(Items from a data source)
***

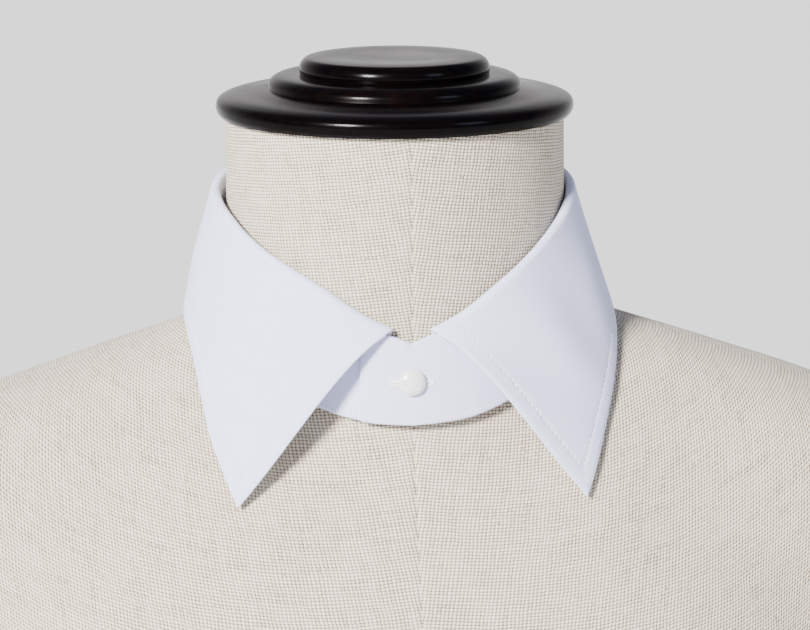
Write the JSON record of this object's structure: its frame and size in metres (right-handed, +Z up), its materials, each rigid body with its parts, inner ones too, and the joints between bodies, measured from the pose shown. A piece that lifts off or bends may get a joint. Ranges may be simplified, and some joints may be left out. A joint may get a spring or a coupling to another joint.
{
  "type": "detachable shirt collar on a limbless dress form",
  "caption": "White turn-down shirt collar with spread points, worn on a linen-covered limbless dress form with a turned wooden neck cap.",
  "frame": {"origin": "on the flat base of the form, on the neck's vertical axis", "axes": "+Z up along the neck's axis, -Y to the front where the collar opens, +X to the wearer's left"},
  "size_m": [0.4116, 0.2289, 0.64],
  "materials": {
    "collar_cloth": "crisp white cotton, fused and pressed, fine plain weave",
    "form_linen": "natural unbleached linen, coarse plain weave with slubs",
    "cap_wood": "turned wood, near-black brown gloss lacquer",
    "stud_face": "polished, pearl white"
  },
  "bodies": {
    "root": {"collar_leaf": "collar_cloth", "collar_stand": "collar_cloth", "front_stud": "stud_face", "form_body": "form_linen", "form_cap": "cap_wood"}
  },
  "joints": []
}
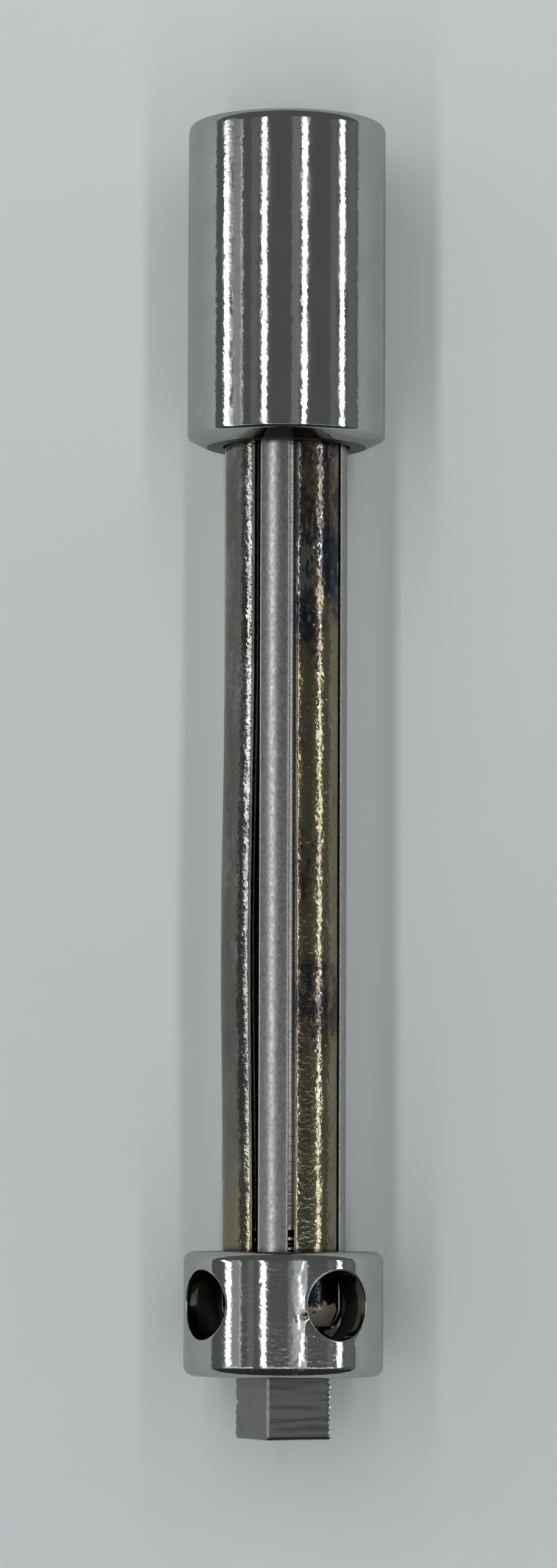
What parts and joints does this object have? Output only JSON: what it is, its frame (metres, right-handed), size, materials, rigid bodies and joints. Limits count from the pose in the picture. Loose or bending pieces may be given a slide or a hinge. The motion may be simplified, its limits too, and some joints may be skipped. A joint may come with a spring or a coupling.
{
  "type": "segmented spindle",
  "caption": "Steel spindle with a plain round head, a slit shaft of wide and narrow staves, a screw collar with tommy-bar holes and a square tang.",
  "frame": {"origin": "centre of the head's flat end face, which the spindle stands on", "axes": "+Z along the spindle's axis, from the head towards the square tang; +X through the hole of the collar that is in line with the bowed wide stave"},
  "size_m": [0.02, 0.02, 0.1328],
  "materials": {
    "polished_steel": "polished",
    "milled_steel": "milled, satin",
    "tempered_steel": "polished with a brown heat tint",
    "satin_steel": "satin"
  },
  "bodies": {
    "spindle": {"head": "polished_steel", "core_rod": "milled_steel"},
    "staves": {"wide_stave_1": "tempered_steel", "wide_stave_2": "tempered_steel", "wide_stave_3": "tempered_steel", "wide_stave_4": "tempered_steel", "narrow_stave_1": "satin_steel", "narrow_stave_2": "satin_steel", "narrow_stave_3": "satin_steel", "narrow_stave_4": "satin_steel"},
    "collar": {"collar": "polished_steel"}
  },
  "joints": [
    {"name": "collar_turn", "type": "hinge", "parent": "spindle", "child": "staves", "pos_m": [0, 0, 0.1201], "axis": [0, 0, 1], "range_deg": [-465, 1615]},
    {"name": "collar_travel", "type": "slide", "parent": "staves", "child": "collar", "axis": [0, 0, 1], "range_m": [-0.0013, 0.0045]}
  ],
  "couplings": [
    {"joint": "collar_travel", "follows": "collar_turn", "m_per_rad": 0.00015915}
  ]
}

***

Reproduce the listing shown above in its entirety, exactly.

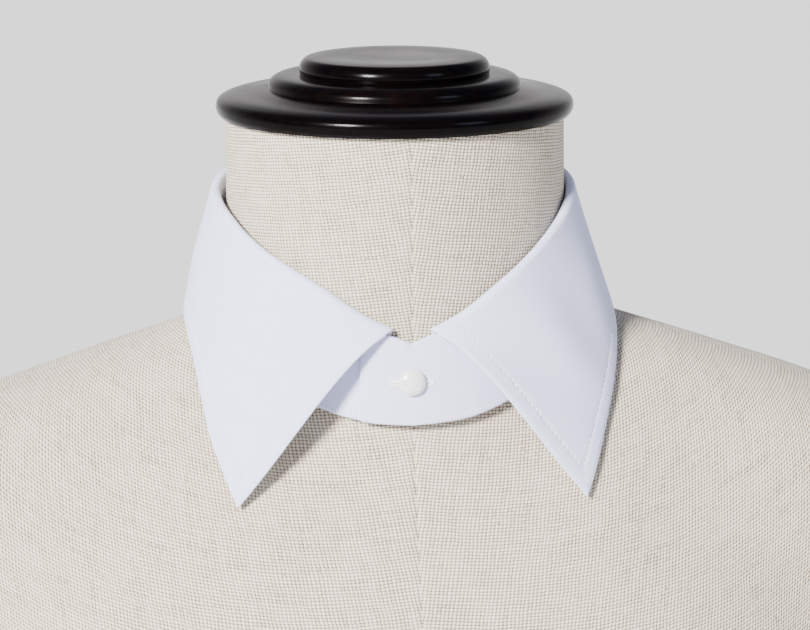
Write the JSON record of this object's structure: its frame and size in metres (right-handed, +Z up), its materials, each rigid body with its parts, inner ones too, and the joints between bodies, measured from the pose shown. A piece that lifts off or bends may get a joint. Ranges may be simplified, and some joints may be left out. A joint may get a spring or a coupling to another joint.
{
  "type": "detachable shirt collar on a limbless dress form",
  "caption": "White turn-down shirt collar with spread points, worn on a linen-covered limbless dress form with a turned wooden neck cap.",
  "frame": {"origin": "on the flat base of the form, on the neck's vertical axis", "axes": "+Z up along the neck's axis, -Y to the front where the collar opens, +X to the wearer's left"},
  "size_m": [0.4116, 0.2289, 0.64],
  "materials": {
    "collar_cloth": "crisp white cotton, fused and pressed, fine plain weave",
    "form_linen": "natural unbleached linen, coarse plain weave with slubs",
    "cap_wood": "turned wood, near-black brown gloss lacquer",
    "stud_face": "polished, pearl white"
  },
  "bodies": {
    "root": {"collar_leaf": "collar_cloth", "collar_stand": "collar_cloth", "front_stud": "stud_face", "form_body": "form_linen", "form_cap": "cap_wood"}
  },
  "joints": []
}
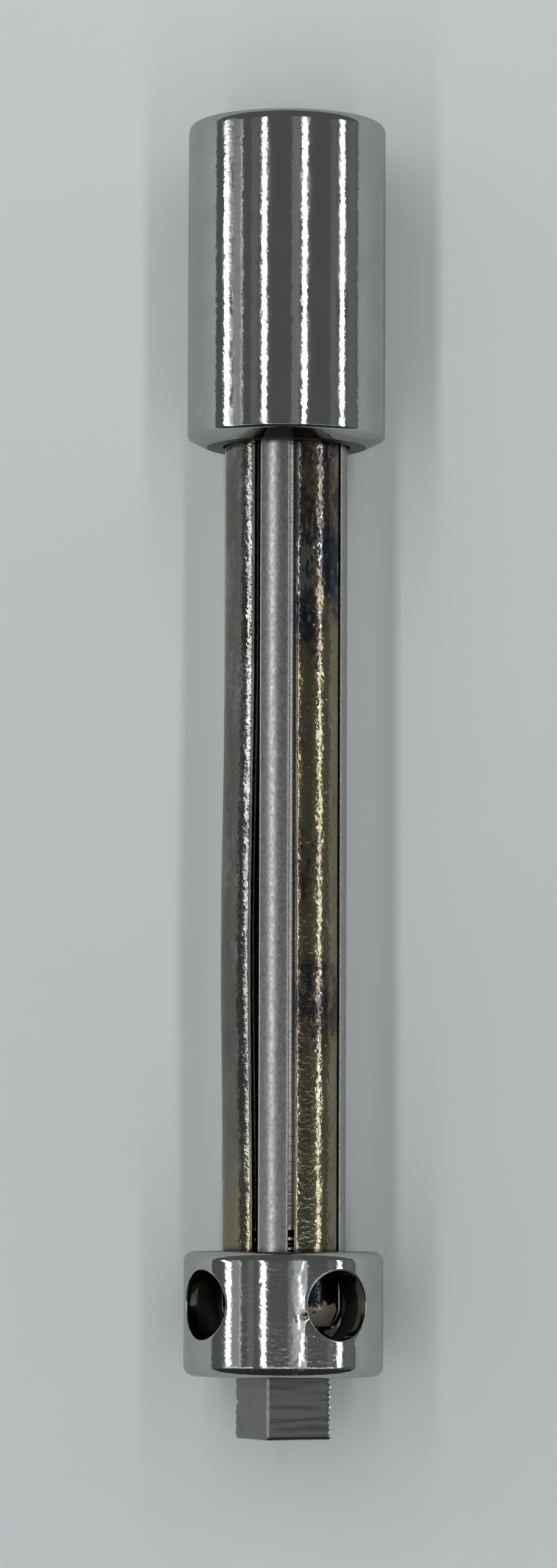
What parts and joints does this object have? Output only JSON: what it is, its frame (metres, right-handed), size, materials, rigid bodies and joints. Limits count from the pose in the picture. Loose or bending pieces may be given a slide or a hinge. The motion may be simplified, its limits too, and some joints may be skipped. A joint may come with a spring or a coupling.
{
  "type": "segmented spindle",
  "caption": "Steel spindle with a plain round head, a slit shaft of wide and narrow staves, a screw collar with tommy-bar holes and a square tang.",
  "frame": {"origin": "centre of the head's flat end face, which the spindle stands on", "axes": "+Z along the spindle's axis, from the head towards the square tang; +X through the hole of the collar that is in line with the bowed wide stave"},
  "size_m": [0.02, 0.02, 0.1328],
  "materials": {
    "polished_steel": "polished",
    "milled_steel": "milled, satin",
    "tempered_steel": "polished with a brown heat tint",
    "satin_steel": "satin"
  },
  "bodies": {
    "spindle": {"head": "polished_steel", "core_rod": "milled_steel"},
    "staves": {"wide_stave_1": "tempered_steel", "wide_stave_2": "tempered_steel", "wide_stave_3": "tempered_steel", "wide_stave_4": "tempered_steel", "narrow_stave_1": "satin_steel", "narrow_stave_2": "satin_steel", "narrow_stave_3": "satin_steel", "narrow_stave_4": "satin_steel"},
    "collar": {"collar": "polished_steel"}
  },
  "joints": [
    {"name": "collar_turn", "type": "hinge", "parent": "spindle", "child": "staves", "pos_m": [0, 0, 0.1201], "axis": [0, 0, 1], "range_deg": [-465, 1615]},
    {"name": "collar_travel", "type": "slide", "parent": "staves", "child": "collar", "axis": [0, 0, 1], "range_m": [-0.0013, 0.0045]}
  ],
  "couplings": [
    {"joint": "collar_travel", "follows": "collar_turn", "m_per_rad": 0.00015915}
  ]
}